Meghan Markle and Prince Harry Probably Won't Have a Prenup: Here's Why

Despite all the assets at risk if Prince Harry and Meghan Markle were to ever get a divorce, the couple probably won't be signing a prenuptial agreement before they make that trip down the aisle in May, most likely because prenups aren't generally practiced in the United Kingdom.

In fact, prenups can't even be legally enforced in British courts, according to BBC, but some judges will take them into account on a case-by-case basis "as long as certain precautionary steps were taken when the agreement was drawn up and signed."

As for the royal family, married members typically haven't signed prenups before getting hitched. "They are more popular in the United States—it's just not a British thing," Ingrid Seward, an author on the British royal family, told People magazine in an interview published on Tuesday.

Meghan Markle and Prince Harry Won't Have Prenup
Prince Harry and Meghan Markle won't sign prenup agreements, according to report on March 20. KIRSTY WIGGLESWORTH/AFP/Getty Imagesd)

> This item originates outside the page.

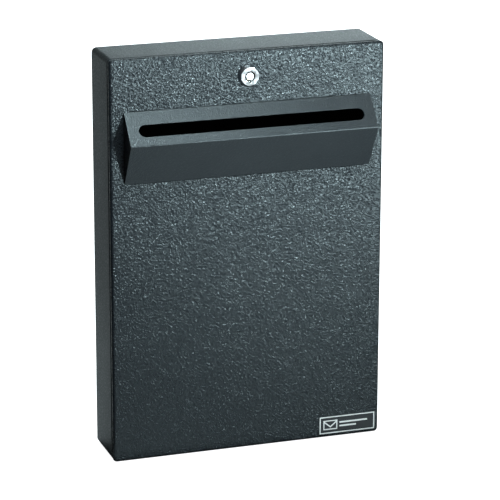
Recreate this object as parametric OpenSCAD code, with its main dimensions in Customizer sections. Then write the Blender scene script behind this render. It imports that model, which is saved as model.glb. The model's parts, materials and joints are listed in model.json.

It would seem as though Harry and Markle would have a lot to lose if they did divorce. Markle, an American actress, gained substantial assets from her starring role on USA series, Suits, which she appeared on for seven seasons.

Meanwhile, Harry reportedly has large quantities of money set up in trusts left to him by his mother, the late Princess Diana, and from other members of the royal family like his grandmother, Queen Elizabeth II. Due to the extra level of protection issued on trust funds, there may be specific provisions preventing the money from being split between two parties.

When it comes to their living situation and which party would get the house in the instance of divorce, the answer is most likely neither. Harry and Markle live rent-free in Nottingham Cottage at Kensington Palace. And when they move into their own country home, it will likely be an estate already owned by the queen, similar to Prince William and Kate Middleton's living arrangements at the queen's Sandringham estate in Norfolk. Although William and Middleton's home was technically a gift from the queen.